Not until you have been exiled under the northern skies do you begin to glimpse and grasp the roots and reasons for the birth of religions.

We, for whom there is a steady rhythm to the days - sun-rises, and sun-sets of sudden but predictable glory - cannot surely comprehend the slow and frightening progression of what seems to be the wane and eminent demise of the Sun across a darkening sky.
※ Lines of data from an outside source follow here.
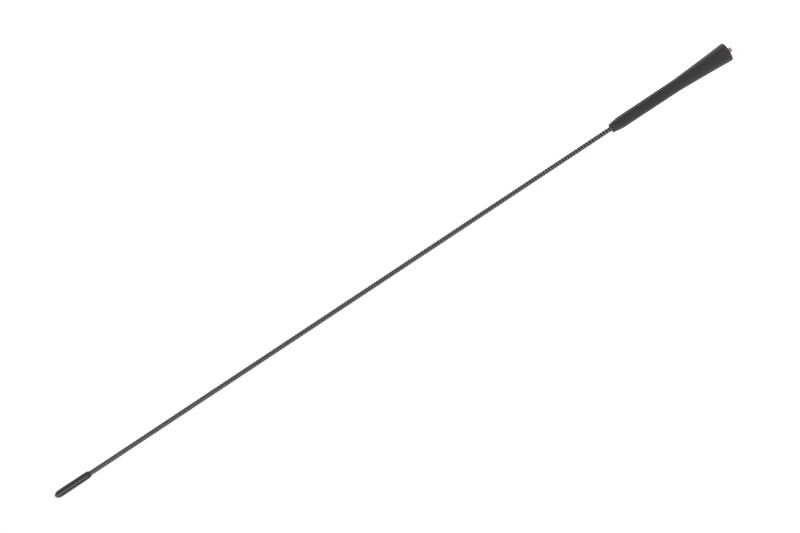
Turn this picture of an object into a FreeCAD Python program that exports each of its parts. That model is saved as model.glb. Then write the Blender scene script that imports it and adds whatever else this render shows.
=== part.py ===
# Vehicle roof aerial mast: a spiral-ribbed whip in a moulded grip with an M5 stud.
# Millimetres. Origin at the centre of the grip's rim plane, +Z along the whip to its tip,
# so the screw end points to -Z.
import FreeCAD
import Part
import Sketcher
import math
import os
import re

V = FreeCAD.Vector

# Straight runs that stand for one turn of a spiral
RIB_SIDES = 8
WIRE_SIDES = 6

# Sewing tolerance of the spiral faces
SEW = 1e-5

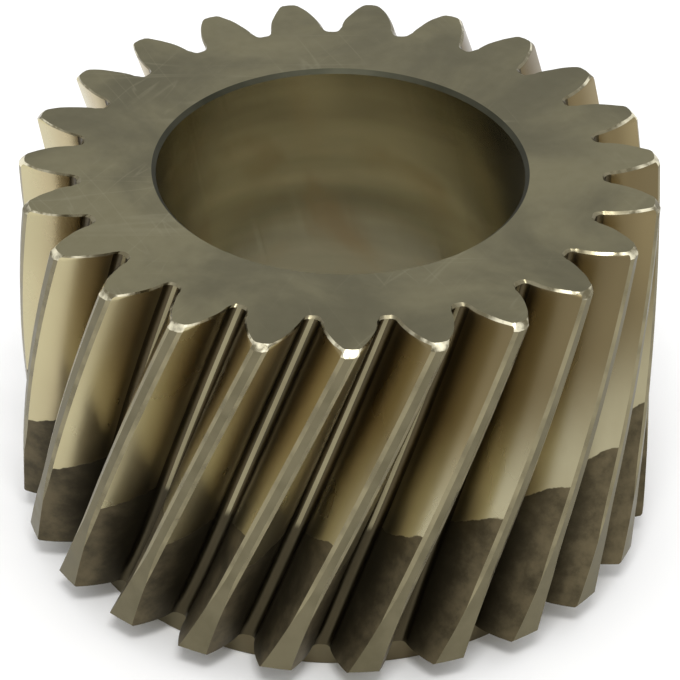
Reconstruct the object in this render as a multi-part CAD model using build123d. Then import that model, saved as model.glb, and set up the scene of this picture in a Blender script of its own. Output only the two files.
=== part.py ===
"""Helical gear: one steel piece, turned, bored and toothed, with a short hub under its teeth.

Millimetres. Z is the bore axis, z = 0 is the hub's free face and the full tooth ends are on top.
Each tooth space is cut out of a turned blank, as a hob does it, and gets shallower where the
cutter runs out towards the hub. Writes parts/helical_gear.step.
"""
import os
from math import acos, asin, atan, cos, degrees, radians, sin, sqrt, tan

from build123d import *

# Tooth system
TEETH = 23
NORMAL_MODULE = 4.0
NORMAL_PRESSURE_ANGLE = 25.0    # degrees
HELIX_ANGLE = 20.7              # degrees at the pitch circle, right hand
ADDENDUM = 4.0
DEDENDUM = 5.6
BACKLASH_ANGLE = 0.03           # degrees taken off each side of a tooth
TOOTH_ANGLE = 84.842            # degrees from +X to one tooth's centre line at the top face

# Tooth form
ROOT_FILLET = 1.15              # radius between flank and root
TIP_CHAMFER_DROP = 0.4          # how far down the flank the tip chamfer reaches
LAND_HALF_ANGLE = 0.72          # degrees, half of the flat left on a tooth's tip
FLANK_EDGE_BREAK = 0.25         # deburring of the flanks' edges on the top face
ROOT_EDGE_BREAK = 0.5           # the same at the root
EDGE_BREAK_DEPTH = 0.4          # how deep that deburring goes into the tooth
FLANK_FACETS = 3                # straight strips that follow the involute to 0.07 mm
FILLET_FACETS = 2               # and the fillet to 0.1 mm

# Blank
FACE_WIDTH = 64.0
HUB_HEIGHT = 5.0
HUB_RADIUS = 44.25
BORE_RADIUS = 30.5
BORE_CHAMFER = 0.7
TOP_CHAMFER_WIDTH = 0.9         # radial, round the tooth tips at the top face
TOP_CHAMFER_DEPTH = 1.1         # axial
TURNED_EDGE_BREAK = 0.25        # hub's and lower tooth ends' corners

# Cutter run-out
RUNOUT_LENGTH = 19.0            # length of face in which the cutter leaves the work
RUNOUT_RISE = 1.87              # rise of the root at the lower tooth ends
CUT_OVERRUN = 1.0               # how far the cutters reach past the work

HEIGHT = HUB_HEIGHT + FACE_WIDTH
HELIX = radians(HELIX_ANGLE)
PITCH_RADIUS = TEETH * NORMAL_MODULE / cos(HELIX) / 2
TIP_RADIUS = PITCH_RADIUS + ADDENDUM
ROOT_RADIUS = PITCH_RADIUS - DEDENDUM
PRESSURE = atan(tan(radians(NORMAL_PRESSURE_ANGLE)) / cos(HELIX))   # in the transverse plane
BASE_RADIUS = PITCH_RADIUS * cos(PRESSURE)
TWIST = tan(HELIX) / PITCH_RADIUS                                   # radians per millimetre
RUNOUT_START = HUB_HEIGHT + RUNOUT_LENGTH


def involute(angle):
    return tan(angle) - angle


def polar(radius, angle):
    return (radius * cos(angle), radius * sin(angle))


def space_half_angle(radius):
    """Half the angle of the gap between two full-depth teeth."""
    growth = involute(acos(BASE_RADIUS / radius)) - involute(PRESSURE)
    return radians(90 / TEETH + BACKLASH_ANGLE) + growth


def lift(z):
    """How far the cutter has risen out of the blank at height z."""
    past_start = max(0.0, RUNOUT_START - z)
    return RUNOUT_RISE * (past_start / RUNOUT_LENGTH) ** 2


def space_outline(z, opened=0.0):
    """Closed outline of one tooth space at height z; opened = 1 is the fully deburred edge."""
    wider = opened * FLANK_EDGE_BREAK / PITCH_RADIUS
    root = ROOT_RADIUS - opened * ROOT_EDGE_BREAK

    # Involute flank, from where the tip chamfer starts down to the fillet.
    centre_radius = root + ROOT_FILLET
    foot = sqrt(centre_radius**2 - ROOT_FILLET**2)
    shoulder = TIP_RADIUS - TIP_CHAMFER_DROP
    radii = [shoulder + (foot - shoulder) * i / FLANK_FACETS for i in range(FLANK_FACETS + 1)]
    flank = [polar(r, space_half_angle(max(r, BASE_RADIUS)) + wider) for r in radii]

    # Fillet from the flank's foot round to the root circle.
    foot_angle = space_half_angle(max(foot, BASE_RADIUS)) + wider
    floor_angle = foot_angle - asin(ROOT_FILLET / centre_radius)
    centre = Vector(*polar(centre_radius, floor_angle))
    first, last = foot_angle + radians(90), floor_angle + radians(180)
    turns = [first + (last - first) * i / FILLET_FACETS for i in range(1, FILLET_FACETS + 1)]
    fillet = [tuple(centre + Vector(*polar(ROOT_FILLET, t)))[:2] for t in turns]

    # The tip chamfer's line carries on past the blank.
    land_edge = polar(TIP_RADIUS, radians(180 / TEETH - LAND_HALF_ANGLE) + wider)
    outer = tuple(3 * a - 2 * b for a, b in zip(land_edge, flank[0]))

    side = [outer, *flank, *fillet]
    outline = Polyline(*side, *[(x, -y) for x, y in reversed(side)], close=True)
    turn = TOOTH_ANGLE + 180 / TEETH - degrees(TWIST) * (HEIGHT - z)
    return Pos(0, 0, z) * Rot(0, 0, turn) * Pos(lift(z), 0, 0) * Wire(outline.edges())


def revolved(points):
    return revolve(make_face(Polyline(*points, close=True)), Axis.Z)


def blank():
    b, t = TURNED_EDGE_BREAK, HEIGHT
    inner = BORE_RADIUS + BORE_CHAMFER
    rim = [(inner, 0), (HUB_RADIUS - b, 0), (HUB_RADIUS, b), (HUB_RADIUS, HUB_HEIGHT),
           (TIP_RADIUS - b, HUB_HEIGHT), (TIP_RADIUS, HUB_HEIGHT + b),
           (TIP_RADIUS, t - TOP_CHAMFER_DEPTH), (TIP_RADIUS - TOP_CHAMFER_WIDTH, t),
           (inner, t), (BORE_RADIUS, t - BORE_CHAMFER), (BORE_RADIUS, BORE_CHAMFER)]
    return revolved([(r, 0, z) for r, z in rim])


def cutter(bottom, top, steps):
    """Solid that removes one space between two heights, through `steps` equal lengths."""
    heights = [bottom + (top - bottom) * i / steps for i in range(steps + 1)]
    return Solid.make_loft([space_outline(z) for z in heights])


def tooth_space():
    """One hobbed space: run-out, full depth, and the deburred edge at the top face."""
    runout = cutter(HUB_HEIGHT - CUT_OVERRUN, RUNOUT_START, 2)
    deburred = HEIGHT - EDGE_BREAK_DEPTH
    full_depth = cutter(RUNOUT_START, deburred, 3)
    ends = [space_outline(deburred), space_outline(HEIGHT + EDGE_BREAK_DEPTH, 2)]
    return runout + full_depth + Solid.make_loft(ends, ruled=True)


def build():
    space = tooth_space()
    gear = blank() - [Rot(0, 0, 360 * i / TEETH) * space for i in range(TEETH)]
    gear.label = "helical_gear"
    return gear


if __name__ == "__main__":
    os.makedirs("parts", exist_ok=True)
    export_step(build(), "parts/helical_gear.step")
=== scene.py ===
"""The helical gear's looks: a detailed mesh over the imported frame, its steel, the light and the camera."""
from math import acos, asin, atan, cos, pi, radians, sin, sqrt, tan

import bpy
import numpy as np
from mathutils import Matrix, Vector, noise


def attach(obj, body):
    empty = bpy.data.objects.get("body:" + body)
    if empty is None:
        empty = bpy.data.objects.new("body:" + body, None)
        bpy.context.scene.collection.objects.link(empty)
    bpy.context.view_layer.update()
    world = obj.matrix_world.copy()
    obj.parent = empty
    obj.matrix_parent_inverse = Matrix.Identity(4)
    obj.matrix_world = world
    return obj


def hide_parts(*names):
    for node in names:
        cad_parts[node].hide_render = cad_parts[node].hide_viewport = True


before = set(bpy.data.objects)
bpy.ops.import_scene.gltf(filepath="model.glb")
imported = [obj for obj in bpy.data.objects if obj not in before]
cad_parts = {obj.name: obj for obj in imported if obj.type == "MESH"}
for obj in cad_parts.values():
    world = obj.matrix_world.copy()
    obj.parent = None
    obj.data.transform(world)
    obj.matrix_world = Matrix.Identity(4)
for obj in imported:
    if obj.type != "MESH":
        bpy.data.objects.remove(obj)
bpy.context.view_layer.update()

MM = 0.001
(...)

Here, at the height of summer, the sun sets as late as ten o'clock at night. It seems days are endless, a golden blessing of a benevolent god; then as the season wanes, the sun sets earlier and earlier. Darkness strides closer and closer, cold and a whisper of death. Is it so hard to imagine the perception of Winter as evil personified wrestling with the valiant sun across the greying skies?

Imagine...
Not ten thousand years ago, an Ice Age afflicted these climes. The very demon of ice and snow ruled this land. Endless winter, endless nights. I believe this spectre still slumbers in the myths and the consciousness, at the base of every religion that was born in this half of our world.
Sol Invictus, versus Endless Night.

So as the Winter Solstice approaches we light our lamps, and candles against the threat of an endless night. We stand vigil for our champion, our palatine. We pray for rebirth, one more year of light and love and life. The Celts lit vast bonfires, we light trees and faerie lights.

No other night equals the power and the glory and the terror of Longest Night.
Our youngest religions have embraced the rituals as their own: festivals of light, celebrations of birth; but at the root of it lies the threat and the fear of the dark. Endless night comes to embrace us, on whom shall we call, who shall save us?

So we call for salvation, a promise of continuance, the blessing of rebirth.
We wait for the dawn that brings the end of Longest Night; and when morning comes,we trade kisses and gifts, we sing paeans of praise to the Light.

Christ the Reborn, the Resurrected, is an avatar of Sol Invictus; bringing a promise of renewal at the end of our own personal Winter Solstice.

The darkness that falls is not endless, there is an end to night.
Lift high your candles, light the fires for Longest Night.